Similarly, the stack of books crushing the artist’s head seems a little too direct. It seems to illustrate, in a very obvious way, the anxiety caused by the fact that matters of cultural and racial identity are both personal and theoretical. We’re crushed under the weight of history and theory, literally. The mask with the word “trapped” inscribed beneath it is kind of obvious, the rest get us so much deeper without naming the condition so directly.

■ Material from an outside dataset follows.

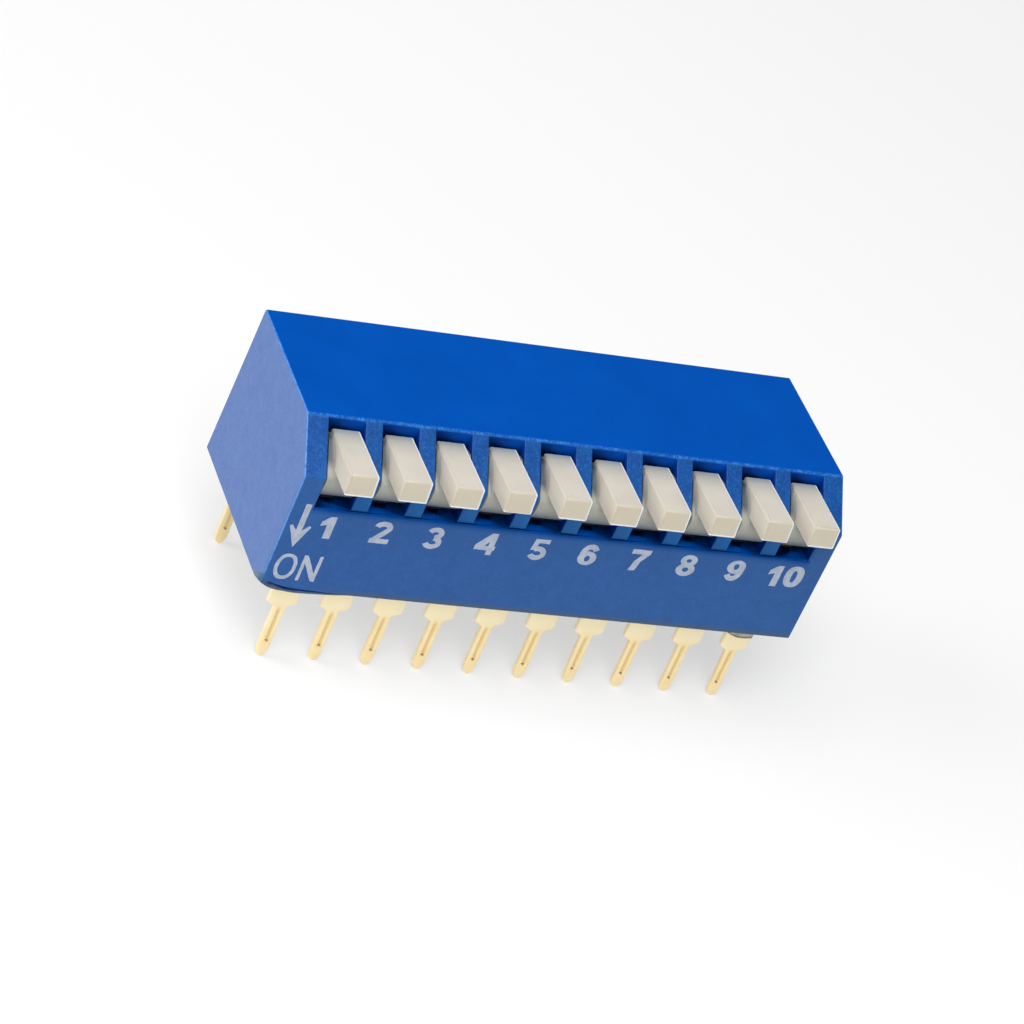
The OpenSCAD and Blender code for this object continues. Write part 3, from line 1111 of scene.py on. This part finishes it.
def half_width(z, right, drop, taper):
    """Half width of the stamped terminal at height z, on its right or left.

    drop lowers the shoulder, and taper is the length of the pointed end.
    """
    if z < taper - PIN_L:
        t = (z + PIN_L) / taper
        return STEM * max(0.02, math.sin(math.pi / 2 * min(1, t)) ** 0.58)
    foot = -0.19 if right else -0.25
    z += drop
    if z < foot:
        return STEM
    if z < 0.0:
        return STEM + (SHOULDER - STEM) * ((z - foot) / -foot) ** 0.9
    if z < BASE_TOP - 0.02:
        return SHOULDER
    return PAD


def groove(z):
    """Depth of the V groove on the outer face, which ends in a dimple."""
    top, end, dimple = -0.28, -2.14, 0.3
    if z > top or z < end - dimple:
        return 0.0
    if z < end:
        return 0.07 * math.sin(math.pi * (end - z) / dimple) ** 2
    return 0.04 * smooth((top - z) / 0.25) * smooth((z - end) / 0.06)


def stations():
    """Heights of the terminal's sections, closer together where its form changes."""
    zs = [-3.2, -3.195, -3.18, -3.15, -3.1, -3.04, -2.97, -2.88, -2.78, -2.7, -2.6, -2.5, -2.42]
    zs += [-2.38 + 0.03 * k for k in range(9)] + [-2.12, -2.08, -2.0]
    zs += [-1.85 + 0.2 * k for k in range(8)] + [-0.36, -0.27, -0.23, -0.19]
    zs += [-0.19 + 0.22 * k / 5 for k in range(1, 6)] + [0.07, 0.3, 1.2, 2.2]
    return zs + [BASE_TOP - 0.03, BASE_TOP - 0.01, BASE_TOP + SHEET]


def terminal_section(left, right, thick, depth):
    """Section from left to right along the outer face, with its groove, and back along the inner one."""
    r = min(0.045, left * 0.5)
    bit = 0.3 * r
    half = min(0.085, left * 0.35)
    slope_x, slope_y = half * 0.45, thick - depth * 0.55
    pts = [(-left, thick - r), (-left + bit, thick - bit), (-left + r, thick), (-half, thick)]
    pts += [(-slope_x, slope_y), (0, thick - depth), (slope_x, slope_y)]
    pts += [(half, thick), (right - r, thick), (right - bit, thick - bit), (right, thick - r)]
    pts += [(right, -thick + r), (right - bit, -thick + bit), (right - r, -thick), (0, -thick)]
    return pts + [(-left + r, -thick), (-left + bit, -thick + bit), (-left, -thick + r)]


def loft_terminal(bm, x, y, side, lean, drop, taper):
    """side -1 is the front row; the groove is on the outer face."""
    rings = []
    for z in stations():
        left = half_width(z, False, drop, taper)
        right = half_width(z, True, drop, taper)
        thick = HALF_T * (0.7 + 0.3 * smooth((z + PIN_L) / 0.2))
        section = terminal_section(left, right, thick, groove(z))
        drift = x + lean * smooth(-z / PIN_L) - lean * 0.3
        rings.append([place(bm, drift + px, y + side * py, z) for px, py in section])
    skin(bm, rings, flip=side > 0)


def build_terminal(i, side):
    """Pin and shoulder, with the pad of a front terminal or the hook of a rear one."""
    x, y = key_x(i), side * ROW
    z0, z1 = BASE_TOP, BASE_TOP + SHEET
    bm = bmesh.new()
    if side < 0:
        loft_terminal(bm, x, y, side, TIP_LEAN[i - 1], 0.04 + 0.008 * i, 0.62 - 0.025 * i)
        end = y + HALF_T + PAD_L
        top = [(y, z0), (end, z0), (end, z1), (y, z1)]
        name, node = f"pin_front_{i}", f"terminal_front_{i}"
    else:
        loft_terminal(bm, x, y, side, 0.0, 0.05, 0.5)
        turns = [math.pi * (1 + k / 32) for k in range(17)]
        top = around(*HOOK, HOOK_OUT, turns) + [(y, z0), (y, z1)]
        top += around(*HOOK, HOOK_IN, turns[::-1])
        name, node = f"pin_rear_{i}", f"terminal_rear_{i}"
    prism(bm, top, x - PAD, x + PAD)
    obj = new_object(name, bm, [GOLD])
    for p in obj.data.polygons:
        p.use_smooth = True
    obj.data.set_sharp_from_angle(angle=math.radians(32))
    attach(obj, "switch_body")
    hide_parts(node)


for i in range(1, COUNT + 1):
    build_terminal(i, -1)
    build_terminal(i, 1)


def build_film():
    """Resin that crept down over the shoulder of the last front terminal."""
    across, down = 24, 8
    middle, half, top = key_x(COUNT) - 0.03, 0.69, 1.45
    face = -ROW - HALF_T
    bm = bmesh.new()
    rows = []
    for k in range(across + 1):
        u = -1 + 2 * k / across
        x = middle + half * u
        foot = 0.44 + 0.26 * max(0.0, -u - 0.05) ** 1.3 + 0.10 * max(0.0, u - 0.5)
        column = []
        for j in range(down + 1):
            t = j / down
            swell = math.sqrt(max(0.0, 1 - (1 - 2 * min(t * 2.2, 0.5)) ** 2))
            bulge = 0.012 + 0.028 * swell * (1 - u ** 4)
            column.append(place(bm, x, face - bulge, foot + (top - foot) * t))
        column += [place(bm, x, face + 0.015, z) for z in (top, foot)]
        rows.append(column)
    sides = skin(bm, rows)
    # the lowest faces of each column
    for f in sides[::len(rows[0])]:
        f.material_index = 1
    bmesh.ops.recalc_face_normals(bm, faces=bm.faces[:])
    obj = new_object("resin_film", bm, [FILM, FILM_EDGE])
    shade(obj)
    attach(obj, "switch_body")


build_film()


# ---------------------------------------------------------------- stage, m
# name, place, diameter and power of each light
LIGHTS = (
    ("soft_key", (-0.126, -0.198, 0.27), 0.22, 0.76),
    ("soft_left", (-0.30, 0.035, 0.175), 0.22, 0.53),
    ("soft_over", (-0.07, -0.035, 0.35), 0.26, 0.56),
)
LIT_POINT = Vector((0, 0, 0.005))
CAMERA_AT = (-0.079378, -0.125169, 0.0989)
CAMERA_RIGHT = Vector((0.888211, -0.288695, 0.357402))
CAMERA_UP = Vector((-0.097136, 0.642329, 0.760249))
CAMERA_LENS = 137.366
# half side of the floor, and its height, a hair under the pin tips
FLOOR_HALF, FLOOR_Z = 1.2, -3.21 * MM


def add_floor():
    bm = bmesh.new()
    bmesh.ops.create_grid(bm, x_segments=1, y_segments=1, size=FLOOR_HALF)
    n = Nodes("floor_pale")
    n.set(Base_Color=n.mix(n.noise(0.01), (0.40, 0.40, 0.40), (0.42, 0.42, 0.42)))
    n.set(Roughness=0.9, Specular_IOR_Level=0.0)
    n.set(Emission_Color=(1.0, 1.0, 1.0), Emission_Strength=0.58)
    floor = new_object("floor", bm, [n.mat])
    floor.location = (0, 0, FLOOR_Z)


def add_world():
    world = bpy.data.worlds.new("studio")
    world.use_nodes = True
    background = world.node_tree.nodes["Background"]
    background.inputs["Color"].default_value = (1, 1, 1, 1)
    background.inputs["Strength"].default_value = 0.07
    bpy.context.scene.world = world
    bpy.context.scene.view_settings.view_transform = "Standard"


def add_light(name, loc, size, energy):
    """Round lamp that faces the part."""
    light = bpy.data.lights.new(name, "AREA")
    light.shape = "DISK"
    light.size = size
    light.energy = energy
    obj = bpy.data.objects.new(name, light)
    obj.location = loc
    obj.rotation_mode = "QUATERNION"
    obj.rotation_quaternion = (LIT_POINT - Vector(loc)).to_track_quat("-Z", "Y")
    bpy.context.scene.collection.objects.link(obj)


def add_camera():
    """Camera where the photo was taken from."""
    cam = bpy.data.cameras.new("camera")
    cam.lens = CAMERA_LENS
    cam.sensor_width = 36
    cam.clip_start = 0.01
    cam.clip_end = 5
    obj = bpy.data.objects.new("camera", cam)
    obj.location = CAMERA_AT
    axes = Matrix((CAMERA_RIGHT, CAMERA_UP, CAMERA_RIGHT.cross(CAMERA_UP)))
    obj.rotation_mode = "QUATERNION"
    obj.rotation_quaternion = axes.transposed().to_quaternion()
    bpy.context.scene.collection.objects.link(obj)
    bpy.context.scene.camera = obj


add_floor()
add_world()
for light in LIGHTS:
    add_light(*light)
add_camera()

These elements are a bit like that moment in a movie when the main character says the title of the movie in a line of dialogue. It’s appropriate, but it also makes us squirm because it’s too obvious. The sudden recognition of this makes us aware of both what’s being communicated and the conscious attempt on the part of the artist to communicate it. In other words, we see not only what he’s doing, we see him trying to do it, and this has a way of undercutting communicative power of the work. In film terms, it breaks the suspension of disbelief. In the experience of exploring a visual art installation, I’m pulled from the depth of reflection into a space where I’m reminded that there is a Message here that I am expected to pick up.

Salvador

I’m not saying that the work shouldn’t have meaning. What I’m saying is that the meaning needs to be communicated with balance and subtlety. If the work is about questioning identity and feeling trapped by identity, those ideas come across more strongly if they’re baked into the objects in such a way that I arrive at those concepts myself, through my own engagement with the work. The trouble with flat out saying “trapped” and “who are you?” is that it suggests that the artist doesn’t trust the viewer to arrive at these conclusions. The moments where this obviousness is troubling stand out precisely because the majority of the installation does not suffer this problem. By and large, the work contemplates identity, belief, ethnicity, and history with remarkable humor, mystery, and depth. There are only a few moments when it becomes heavy-handed, and these are all the more frustrating because the rest of the work operates so deftly.